**Objective**
The records below are to be repeated in full, exactly as they are.
[BEGIN Data excerpts]
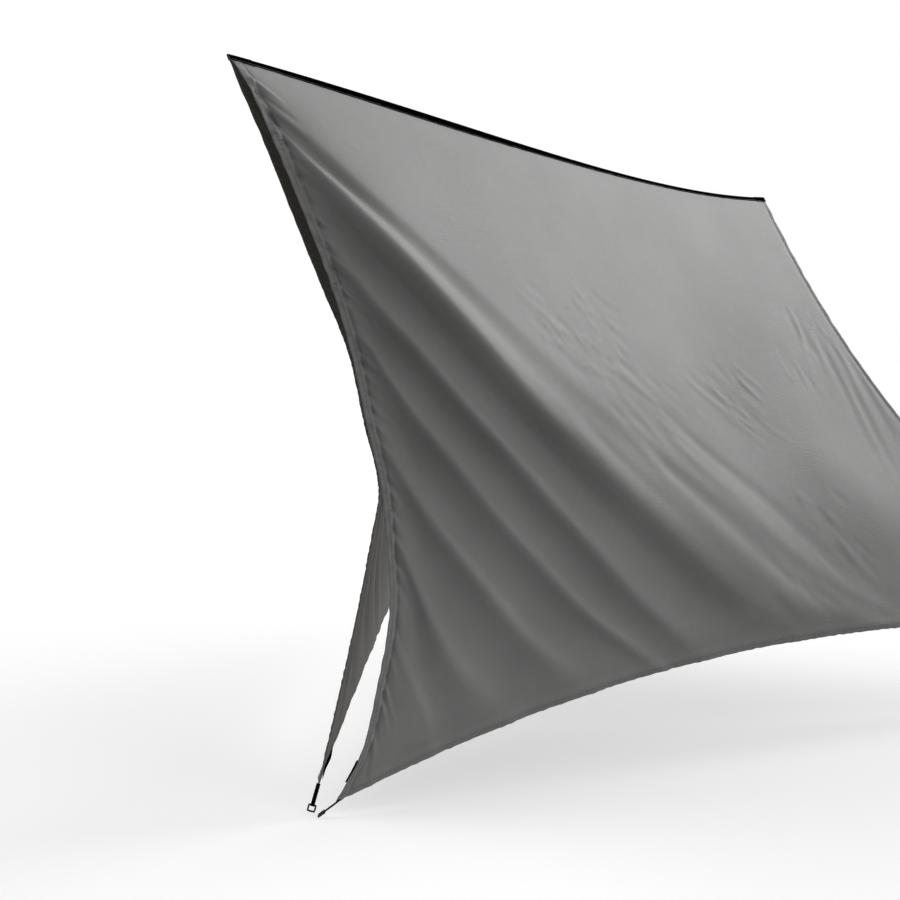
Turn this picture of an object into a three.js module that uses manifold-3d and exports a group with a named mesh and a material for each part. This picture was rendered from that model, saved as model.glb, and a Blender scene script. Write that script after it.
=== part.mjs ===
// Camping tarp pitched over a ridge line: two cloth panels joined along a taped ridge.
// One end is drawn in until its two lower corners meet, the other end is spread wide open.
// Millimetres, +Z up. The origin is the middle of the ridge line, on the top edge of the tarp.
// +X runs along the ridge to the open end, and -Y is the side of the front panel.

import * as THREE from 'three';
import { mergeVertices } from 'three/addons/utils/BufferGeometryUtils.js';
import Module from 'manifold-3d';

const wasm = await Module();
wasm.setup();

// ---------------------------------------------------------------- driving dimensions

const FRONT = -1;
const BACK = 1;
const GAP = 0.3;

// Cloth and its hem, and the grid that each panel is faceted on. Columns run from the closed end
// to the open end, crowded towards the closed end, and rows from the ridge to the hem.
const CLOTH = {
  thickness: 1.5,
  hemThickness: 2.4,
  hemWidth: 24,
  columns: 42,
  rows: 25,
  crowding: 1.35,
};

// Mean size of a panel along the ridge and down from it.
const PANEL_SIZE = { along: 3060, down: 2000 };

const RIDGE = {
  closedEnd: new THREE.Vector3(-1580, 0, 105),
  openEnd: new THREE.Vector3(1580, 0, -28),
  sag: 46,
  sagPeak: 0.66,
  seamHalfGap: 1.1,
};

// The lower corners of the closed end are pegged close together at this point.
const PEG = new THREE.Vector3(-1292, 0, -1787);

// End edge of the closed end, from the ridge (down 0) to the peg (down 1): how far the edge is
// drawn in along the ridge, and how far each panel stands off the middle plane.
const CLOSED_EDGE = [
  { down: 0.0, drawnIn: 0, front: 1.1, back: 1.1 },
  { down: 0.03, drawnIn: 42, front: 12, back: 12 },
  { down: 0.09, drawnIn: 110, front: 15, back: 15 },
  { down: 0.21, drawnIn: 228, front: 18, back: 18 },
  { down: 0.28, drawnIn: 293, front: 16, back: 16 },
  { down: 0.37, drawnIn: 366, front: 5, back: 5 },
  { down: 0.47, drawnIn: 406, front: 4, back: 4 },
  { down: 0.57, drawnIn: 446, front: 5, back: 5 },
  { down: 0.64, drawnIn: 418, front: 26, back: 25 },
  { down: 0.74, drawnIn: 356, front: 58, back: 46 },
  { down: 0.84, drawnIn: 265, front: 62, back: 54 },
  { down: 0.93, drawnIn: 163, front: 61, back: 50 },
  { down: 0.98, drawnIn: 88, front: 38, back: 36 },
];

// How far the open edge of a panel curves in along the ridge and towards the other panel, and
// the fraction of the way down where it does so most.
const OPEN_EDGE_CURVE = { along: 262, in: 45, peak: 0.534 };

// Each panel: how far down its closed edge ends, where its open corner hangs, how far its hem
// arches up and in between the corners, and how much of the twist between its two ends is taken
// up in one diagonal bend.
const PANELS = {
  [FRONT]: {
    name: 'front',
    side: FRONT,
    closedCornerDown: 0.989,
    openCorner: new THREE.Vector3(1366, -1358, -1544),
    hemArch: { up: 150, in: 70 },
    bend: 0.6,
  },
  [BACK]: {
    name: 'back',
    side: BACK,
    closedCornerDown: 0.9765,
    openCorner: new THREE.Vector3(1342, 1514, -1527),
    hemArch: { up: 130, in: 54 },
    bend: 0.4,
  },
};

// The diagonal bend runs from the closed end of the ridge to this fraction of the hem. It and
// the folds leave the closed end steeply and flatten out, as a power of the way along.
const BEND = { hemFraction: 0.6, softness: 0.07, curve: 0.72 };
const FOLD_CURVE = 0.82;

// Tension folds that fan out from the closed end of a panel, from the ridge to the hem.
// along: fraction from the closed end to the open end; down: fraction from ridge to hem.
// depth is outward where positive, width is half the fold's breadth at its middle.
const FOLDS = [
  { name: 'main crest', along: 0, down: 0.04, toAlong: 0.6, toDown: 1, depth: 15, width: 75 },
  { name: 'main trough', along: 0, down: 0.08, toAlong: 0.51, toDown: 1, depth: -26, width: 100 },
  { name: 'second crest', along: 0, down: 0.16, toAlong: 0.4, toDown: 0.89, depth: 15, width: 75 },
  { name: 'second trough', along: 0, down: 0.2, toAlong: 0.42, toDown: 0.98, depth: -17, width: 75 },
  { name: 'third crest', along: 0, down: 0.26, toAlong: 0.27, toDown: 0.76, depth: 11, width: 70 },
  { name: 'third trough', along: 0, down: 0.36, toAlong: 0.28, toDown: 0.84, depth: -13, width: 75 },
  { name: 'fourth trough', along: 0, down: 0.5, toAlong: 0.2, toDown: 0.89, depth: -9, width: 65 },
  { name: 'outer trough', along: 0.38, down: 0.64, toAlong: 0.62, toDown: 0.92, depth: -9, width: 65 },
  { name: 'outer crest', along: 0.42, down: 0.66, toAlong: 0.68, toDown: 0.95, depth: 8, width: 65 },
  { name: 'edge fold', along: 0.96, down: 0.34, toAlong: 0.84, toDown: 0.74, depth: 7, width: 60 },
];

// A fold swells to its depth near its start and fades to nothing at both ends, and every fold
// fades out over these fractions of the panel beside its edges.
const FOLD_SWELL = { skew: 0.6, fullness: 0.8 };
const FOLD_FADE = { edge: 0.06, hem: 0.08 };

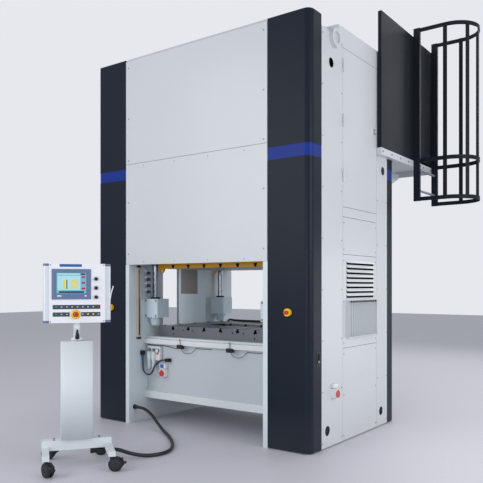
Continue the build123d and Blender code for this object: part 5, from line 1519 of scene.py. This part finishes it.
[END Data excerpts]
**Result of the exercise**
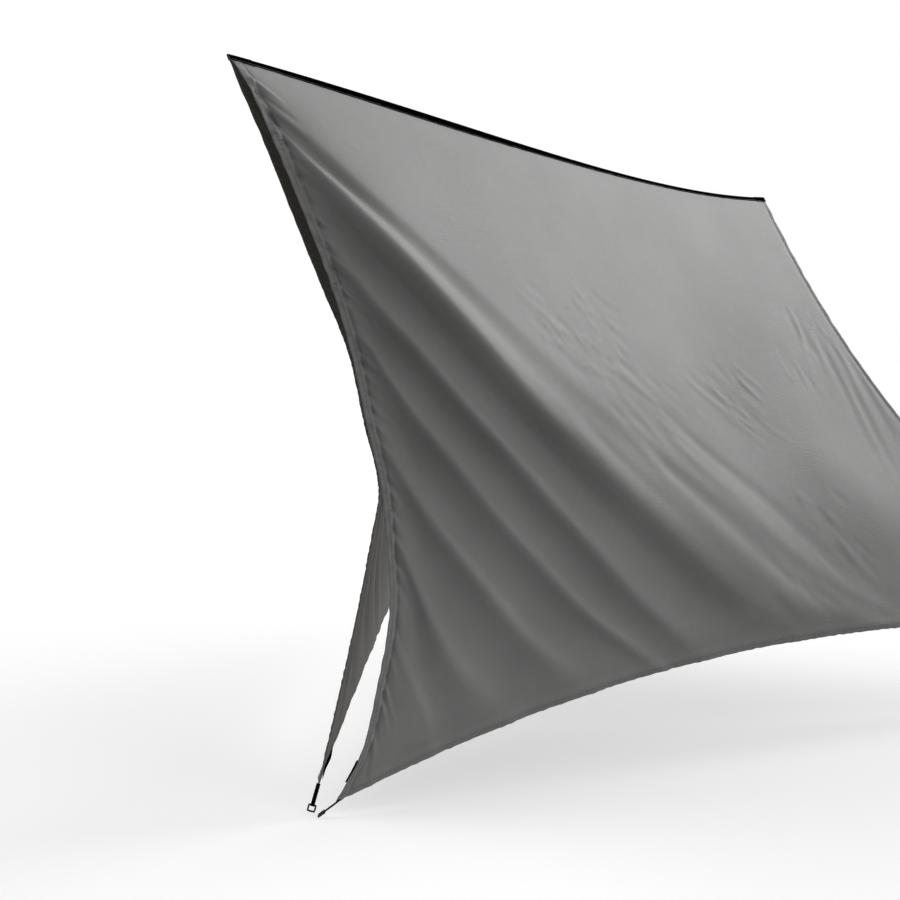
Turn this picture of an object into a three.js module that uses manifold-3d and exports a group with a named mesh and a material for each part. This picture was rendered from that model, saved as model.glb, and a Blender scene script. Write that script after it.
=== part.mjs ===
// Camping tarp pitched over a ridge line: two cloth panels joined along a taped ridge.
// One end is drawn in until its two lower corners meet, the other end is spread wide open.
// Millimetres, +Z up. The origin is the middle of the ridge line, on the top edge of the tarp.
// +X runs along the ridge to the open end, and -Y is the side of the front panel.

import * as THREE from 'three';
import { mergeVertices } from 'three/addons/utils/BufferGeometryUtils.js';
import Module from 'manifold-3d';

const wasm = await Module();
wasm.setup();

// ---------------------------------------------------------------- driving dimensions

const FRONT = -1;
const BACK = 1;
const GAP = 0.3;

// Cloth and its hem, and the grid that each panel is faceted on. Columns run from the closed end
// to the open end, crowded towards the closed end, and rows from the ridge to the hem.
const CLOTH = {
  thickness: 1.5,
  hemThickness: 2.4,
  hemWidth: 24,
  columns: 42,
  rows: 25,
  crowding: 1.35,
};

// Mean size of a panel along the ridge and down from it.
const PANEL_SIZE = { along: 3060, down: 2000 };

const RIDGE = {
  closedEnd: new THREE.Vector3(-1580, 0, 105),
  openEnd: new THREE.Vector3(1580, 0, -28),
  sag: 46,
  sagPeak: 0.66,
  seamHalfGap: 1.1,
};

// The lower corners of the closed end are pegged close together at this point.
const PEG = new THREE.Vector3(-1292, 0, -1787);

// End edge of the closed end, from the ridge (down 0) to the peg (down 1): how far the edge is
// drawn in along the ridge, and how far each panel stands off the middle plane.
const CLOSED_EDGE = [
  { down: 0.0, drawnIn: 0, front: 1.1, back: 1.1 },
  { down: 0.03, drawnIn: 42, front: 12, back: 12 },
  { down: 0.09, drawnIn: 110, front: 15, back: 15 },
  { down: 0.21, drawnIn: 228, front: 18, back: 18 },
  { down: 0.28, drawnIn: 293, front: 16, back: 16 },
  { down: 0.37, drawnIn: 366, front: 5, back: 5 },
  { down: 0.47, drawnIn: 406, front: 4, back: 4 },
  { down: 0.57, drawnIn: 446, front: 5, back: 5 },
  { down: 0.64, drawnIn: 418, front: 26, back: 25 },
  { down: 0.74, drawnIn: 356, front: 58, back: 46 },
  { down: 0.84, drawnIn: 265, front: 62, back: 54 },
  { down: 0.93, drawnIn: 163, front: 61, back: 50 },
  { down: 0.98, drawnIn: 88, front: 38, back: 36 },
];

// How far the open edge of a panel curves in along the ridge and towards the other panel, and
// the fraction of the way down where it does so most.
const OPEN_EDGE_CURVE = { along: 262, in: 45, peak: 0.534 };

// Each panel: how far down its closed edge ends, where its open corner hangs, how far its hem
// arches up and in between the corners, and how much of the twist between its two ends is taken
// up in one diagonal bend.
const PANELS = {
  [FRONT]: {
    name: 'front',
    side: FRONT,
    closedCornerDown: 0.989,
    openCorner: new THREE.Vector3(1366, -1358, -1544),
    hemArch: { up: 150, in: 70 },
    bend: 0.6,
  },
  [BACK]: {
    name: 'back',
    side: BACK,
    closedCornerDown: 0.9765,
    openCorner: new THREE.Vector3(1342, 1514, -1527),
    hemArch: { up: 130, in: 54 },
    bend: 0.4,
  },
};

// The diagonal bend runs from the closed end of the ridge to this fraction of the hem. It and
// the folds leave the closed end steeply and flatten out, as a power of the way along.
const BEND = { hemFraction: 0.6, softness: 0.07, curve: 0.72 };
const FOLD_CURVE = 0.82;

// Tension folds that fan out from the closed end of a panel, from the ridge to the hem.
// along: fraction from the closed end to the open end; down: fraction from ridge to hem.
// depth is outward where positive, width is half the fold's breadth at its middle.
const FOLDS = [
  { name: 'main crest', along: 0, down: 0.04, toAlong: 0.6, toDown: 1, depth: 15, width: 75 },
  { name: 'main trough', along: 0, down: 0.08, toAlong: 0.51, toDown: 1, depth: -26, width: 100 },
  { name: 'second crest', along: 0, down: 0.16, toAlong: 0.4, toDown: 0.89, depth: 15, width: 75 },
  { name: 'second trough', along: 0, down: 0.2, toAlong: 0.42, toDown: 0.98, depth: -17, width: 75 },
  { name: 'third crest', along: 0, down: 0.26, toAlong: 0.27, toDown: 0.76, depth: 11, width: 70 },
  { name: 'third trough', along: 0, down: 0.36, toAlong: 0.28, toDown: 0.84, depth: -13, width: 75 },
  { name: 'fourth trough', along: 0, down: 0.5, toAlong: 0.2, toDown: 0.89, depth: -9, width: 65 },
  { name: 'outer trough', along: 0.38, down: 0.64, toAlong: 0.62, toDown: 0.92, depth: -9, width: 65 },
  { name: 'outer crest', along: 0.42, down: 0.66, toAlong: 0.68, toDown: 0.95, depth: 8, width: 65 },
  { name: 'edge fold', along: 0.96, down: 0.34, toAlong: 0.84, toDown: 0.74, depth: 7, width: 60 },
];

// A fold swells to its depth near its start and fades to nothing at both ends, and every fold
// fades out over these fractions of the panel beside its edges.
const FOLD_SWELL = { skew: 0.6, fullness: 0.8 };
const FOLD_FADE = { edge: 0.06, hem: 0.08 };

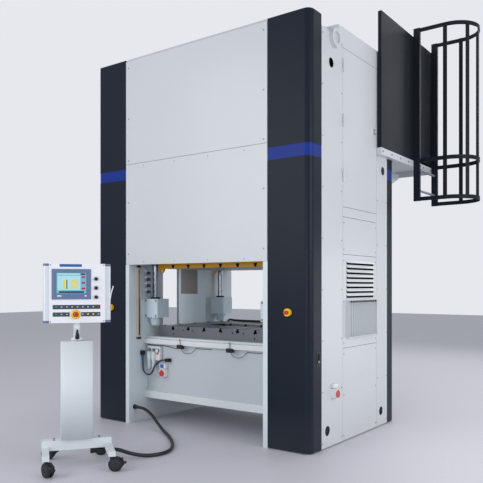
Continue the build123d and Blender code for this object: part 5, from line 1519 of scene.py. This part finishes it.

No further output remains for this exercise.